>> begin Data excerpt

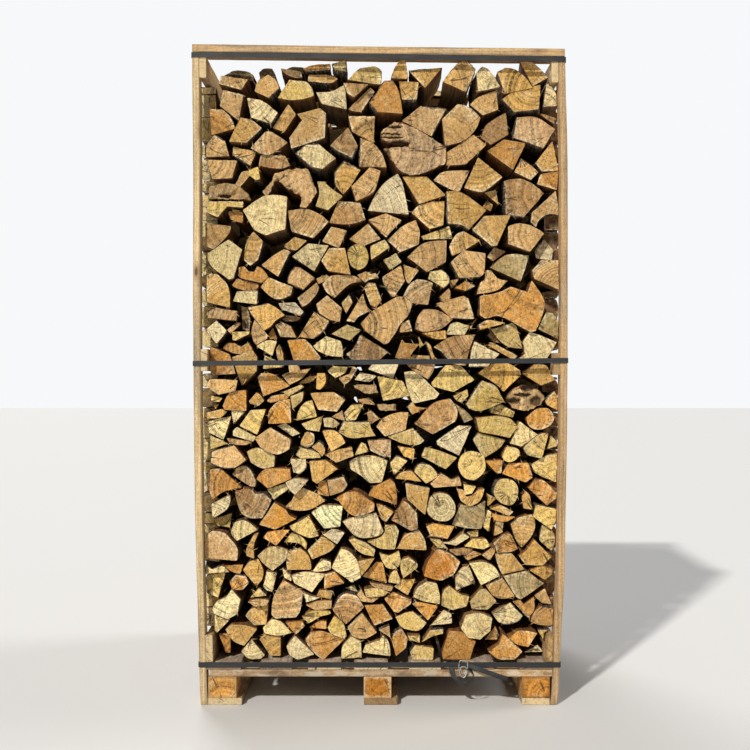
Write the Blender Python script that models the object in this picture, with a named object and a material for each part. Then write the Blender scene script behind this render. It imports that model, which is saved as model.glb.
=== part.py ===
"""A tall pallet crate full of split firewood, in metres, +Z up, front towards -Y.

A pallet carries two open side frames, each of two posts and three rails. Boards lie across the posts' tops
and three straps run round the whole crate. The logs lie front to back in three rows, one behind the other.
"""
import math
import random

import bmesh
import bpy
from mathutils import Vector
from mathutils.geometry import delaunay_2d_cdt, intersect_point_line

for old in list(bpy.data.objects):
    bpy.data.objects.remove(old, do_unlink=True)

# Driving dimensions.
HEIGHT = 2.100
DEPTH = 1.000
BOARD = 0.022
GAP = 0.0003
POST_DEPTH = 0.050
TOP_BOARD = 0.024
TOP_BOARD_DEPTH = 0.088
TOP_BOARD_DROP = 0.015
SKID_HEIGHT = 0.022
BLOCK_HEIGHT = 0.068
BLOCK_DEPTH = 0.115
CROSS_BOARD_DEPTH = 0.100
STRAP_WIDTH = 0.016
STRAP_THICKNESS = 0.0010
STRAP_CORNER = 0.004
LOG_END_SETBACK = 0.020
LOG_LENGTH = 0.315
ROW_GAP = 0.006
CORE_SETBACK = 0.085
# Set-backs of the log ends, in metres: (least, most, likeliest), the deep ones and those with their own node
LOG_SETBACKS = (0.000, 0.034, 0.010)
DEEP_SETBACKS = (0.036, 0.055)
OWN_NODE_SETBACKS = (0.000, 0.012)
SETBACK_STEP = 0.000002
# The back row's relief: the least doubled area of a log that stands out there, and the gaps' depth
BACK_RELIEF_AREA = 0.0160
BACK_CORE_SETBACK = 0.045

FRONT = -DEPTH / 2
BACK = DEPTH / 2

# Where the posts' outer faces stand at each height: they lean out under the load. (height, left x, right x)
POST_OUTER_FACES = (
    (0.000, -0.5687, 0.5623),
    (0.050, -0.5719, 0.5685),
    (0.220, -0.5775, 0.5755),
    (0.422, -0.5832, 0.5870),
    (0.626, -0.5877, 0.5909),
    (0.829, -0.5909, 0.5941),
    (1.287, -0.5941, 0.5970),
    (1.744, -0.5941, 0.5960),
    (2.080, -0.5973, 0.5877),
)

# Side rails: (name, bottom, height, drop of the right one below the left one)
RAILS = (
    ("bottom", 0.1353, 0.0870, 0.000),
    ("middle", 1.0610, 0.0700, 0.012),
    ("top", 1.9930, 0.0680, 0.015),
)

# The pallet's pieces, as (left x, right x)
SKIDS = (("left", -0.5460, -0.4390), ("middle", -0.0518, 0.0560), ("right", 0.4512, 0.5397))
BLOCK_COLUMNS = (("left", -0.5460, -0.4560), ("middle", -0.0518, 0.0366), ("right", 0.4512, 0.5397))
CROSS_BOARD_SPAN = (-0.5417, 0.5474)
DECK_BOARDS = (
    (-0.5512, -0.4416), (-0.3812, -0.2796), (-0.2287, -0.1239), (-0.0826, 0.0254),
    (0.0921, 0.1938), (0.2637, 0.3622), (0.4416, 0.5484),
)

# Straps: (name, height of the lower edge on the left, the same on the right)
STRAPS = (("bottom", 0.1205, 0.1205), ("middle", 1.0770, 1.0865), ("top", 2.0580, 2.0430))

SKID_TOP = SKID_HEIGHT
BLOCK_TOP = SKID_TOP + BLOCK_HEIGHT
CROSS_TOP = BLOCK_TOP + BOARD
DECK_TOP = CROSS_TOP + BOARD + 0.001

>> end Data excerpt

Problem requirements
Quote the material exactly, leaving nothing out.

Answer for the task
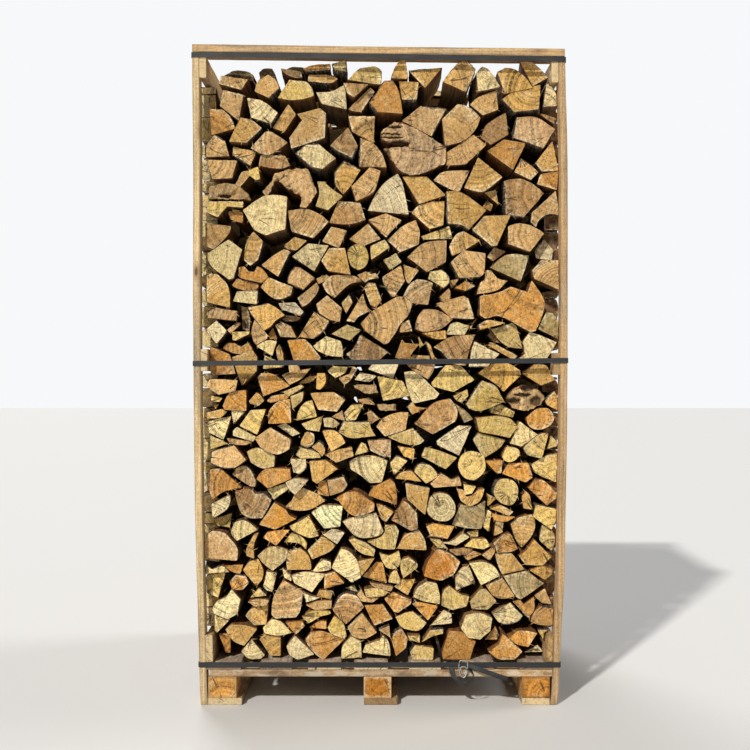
Write the Blender Python script that models the object in this picture, with a named object and a material for each part. Then write the Blender scene script behind this render. It imports that model, which is saved as model.glb.
=== part.py ===
"""A tall pallet crate full of split firewood, in metres, +Z up, front towards -Y.

A pallet carries two open side frames, each of two posts and three rails. Boards lie across the posts' tops
and three straps run round the whole crate. The logs lie front to back in three rows, one behind the other.
"""
import math
import random

import bmesh
import bpy
from mathutils import Vector
from mathutils.geometry import delaunay_2d_cdt, intersect_point_line

for old in list(bpy.data.objects):
    bpy.data.objects.remove(old, do_unlink=True)

# Driving dimensions.
HEIGHT = 2.100
DEPTH = 1.000
BOARD = 0.022
GAP = 0.0003
POST_DEPTH = 0.050
TOP_BOARD = 0.024
TOP_BOARD_DEPTH = 0.088
TOP_BOARD_DROP = 0.015
SKID_HEIGHT = 0.022
BLOCK_HEIGHT = 0.068
BLOCK_DEPTH = 0.115
CROSS_BOARD_DEPTH = 0.100
STRAP_WIDTH = 0.016
STRAP_THICKNESS = 0.0010
STRAP_CORNER = 0.004
LOG_END_SETBACK = 0.020
LOG_LENGTH = 0.315
ROW_GAP = 0.006
CORE_SETBACK = 0.085
# Set-backs of the log ends, in metres: (least, most, likeliest), the deep ones and those with their own node
LOG_SETBACKS = (0.000, 0.034, 0.010)
DEEP_SETBACKS = (0.036, 0.055)
OWN_NODE_SETBACKS = (0.000, 0.012)
SETBACK_STEP = 0.000002
# The back row's relief: the least doubled area of a log that stands out there, and the gaps' depth
BACK_RELIEF_AREA = 0.0160
BACK_CORE_SETBACK = 0.045

FRONT = -DEPTH / 2
BACK = DEPTH / 2

# Where the posts' outer faces stand at each height: they lean out under the load. (height, left x, right x)
POST_OUTER_FACES = (
    (0.000, -0.5687, 0.5623),
    (0.050, -0.5719, 0.5685),
    (0.220, -0.5775, 0.5755),
    (0.422, -0.5832, 0.5870),
    (0.626, -0.5877, 0.5909),
    (0.829, -0.5909, 0.5941),
    (1.287, -0.5941, 0.5970),
    (1.744, -0.5941, 0.5960),
    (2.080, -0.5973, 0.5877),
)

# Side rails: (name, bottom, height, drop of the right one below the left one)
RAILS = (
    ("bottom", 0.1353, 0.0870, 0.000),
    ("middle", 1.0610, 0.0700, 0.012),
    ("top", 1.9930, 0.0680, 0.015),
)

# The pallet's pieces, as (left x, right x)
SKIDS = (("left", -0.5460, -0.4390), ("middle", -0.0518, 0.0560), ("right", 0.4512, 0.5397))
BLOCK_COLUMNS = (("left", -0.5460, -0.4560), ("middle", -0.0518, 0.0366), ("right", 0.4512, 0.5397))
CROSS_BOARD_SPAN = (-0.5417, 0.5474)
DECK_BOARDS = (
    (-0.5512, -0.4416), (-0.3812, -0.2796), (-0.2287, -0.1239), (-0.0826, 0.0254),
    (0.0921, 0.1938), (0.2637, 0.3622), (0.4416, 0.5484),
)

# Straps: (name, height of the lower edge on the left, the same on the right)
STRAPS = (("bottom", 0.1205, 0.1205), ("middle", 1.0770, 1.0865), ("top", 2.0580, 2.0430))

SKID_TOP = SKID_HEIGHT
BLOCK_TOP = SKID_TOP + BLOCK_HEIGHT
CROSS_TOP = BLOCK_TOP + BOARD
DECK_TOP = CROSS_TOP + BOARD + 0.001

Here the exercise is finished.